All of these places would see fighting in the summer and autumn of 1917 and are better known for those battles, yet without the stubborn stand in 1914 the war would have already been lost.

In between 7th Division and the French was the newly arrived 2nd Division who were formed up along the Zonnebeke-St Julien Road with orders to await the arrival of the 1st Division before continuing their advance on Brugge !

At 0920 hours the 3rd Brigade came up on the left of the 5th Brigade and the advance began. Enemy fire became increasingly heavy as they mounted the ridge at ‘s Graventafel (The New Zealand Division have their memorial here for taking the heights back again three years later almost to the day).

Langemark was still held by French Territorials who stated that Houthulst forest on their left was still held by de Mitry’s Cavalry.
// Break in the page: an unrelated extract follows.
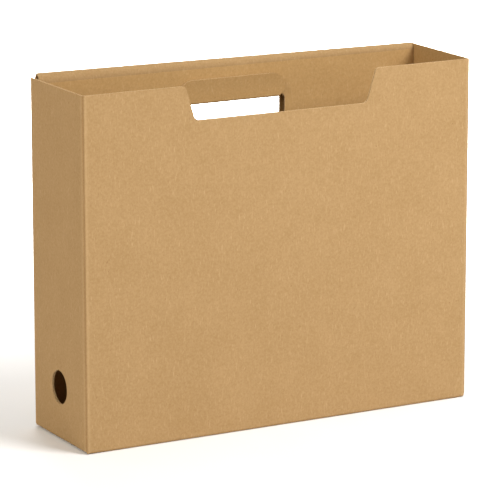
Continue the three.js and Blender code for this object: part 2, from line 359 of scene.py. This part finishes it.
def upright_columns(length, left, right):
    near = bent_rows(CREASED_EDGE) + steps_between(CREASE_RADIUS + GUARD, CREASE_REACH, GUARD)
    return (near if left else []) + ([length - u for u in near] if right else [])


def wall(name, node, origin, along, inward, length, top_outline, holes, left, right):
    """A wall standing on its bottom crease. top_outline is its upper edge, from the right end to the left."""
    start = CREASED_EDGE if left else 0.0
    end = length - (CREASED_EDGE if right else 0.0)
    outline = rounded([(start, CREASED_EDGE), (end, CREASED_EDGE)] + top_outline(start, end))
    place = panel_place(origin, along, Z_AXIS, inward, length, left, right, bottom=True)
    return board_piece(
        name,
        "box",
        node,
        "kraft_outside",
        [outline] + holes,
        place,
        columns=upright_columns(length, left, right),
        rows=bent_rows(CREASED_EDGE),
        creased=from_crease(length, left, right),
    )


# ---------------------------------------------------------------- pieces


def front_wall():
    middle = LENGTH / 2
    floor = HEIGHT - NOTCH_DEPTH

    def top(start, end):
        return [
            (end, HEIGHT),
            (middle + NOTCH_TOP_HALF, HEIGHT, NOTCH_TOP_RADIUS),
            (middle + NOTCH_BOTTOM_HALF, floor, NOTCH_BOTTOM_RADIUS),
            (middle - NOTCH_BOTTOM_HALF, floor, NOTCH_BOTTOM_RADIUS),
            (middle - NOTCH_TOP_HALF, HEIGHT, NOTCH_TOP_RADIUS),
            (start, HEIGHT),
        ]

    corner = Vector((X0, Y0, Z0))
    wall("front_wall_board", "front_wall", corner, X_AXIS, Y_AXIS, LENGTH, top, [], True, True)


def flat_top(height):
    return lambda start, end: [(end, height), (start, height)]


def left_end_wall():
    corner = Vector((X0, Y1, END_FOOT))
    hole = circle(DEPTH / 2, FINGER_HOLE_HEIGHT - END_FOOT, FINGER_HOLE_RADIUS)
    top = flat_top(HEIGHT - END_FOOT)
    wall("left_end_board", "left_end_wall", corner, -Y_AXIS, X_AXIS, DEPTH, top, [hole], True, True)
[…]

That was not to be the case for much longer as two German Corps were attacking the Belgian-French line to the north.

French Territorial units were made up of older men at the end of their conscription service. The title should not be confused with the British Territorial units recruited initially to defend the mainland.

As the 3rd Brigade advanced towards Poelkapelle, it realised that the German shelling in the forest was advancing — in other words the French cavalry must be falling back. At about the same time General Haig received news from IV Corps of the events on the eastern side of Ypres. He immediately ordered a halt to his own advance and ordered 1st (Guards) Brigade to form a protecting flank between Langemark and Steenstraat.

At last, GHQ began to take seriously the idea that Haig was opposed by more than just one Corps.

The following day brought much of the same. The German infantry pressed their attacks but were repulsed with heavy casualties. The fighting never seemed to stop, with rifle and artillery fire continuing throughout. Fighting in discontinuous trenches, hardly a metre deep, the British were vulnerable to infiltration during the night. The men had had little rest and despite their success in fighting off the German infantry, it was clear that the thin red line stretched out over sixty kilometres was far too thin.

It was good news therefore to hear of the arrival of the French 42e Division d’Infanterie to assist the Belgians at the coast, the French IX Corps arriving at Poperinge and the Indian Corps’ Lahore Division having reached Bailleul (just across the French border).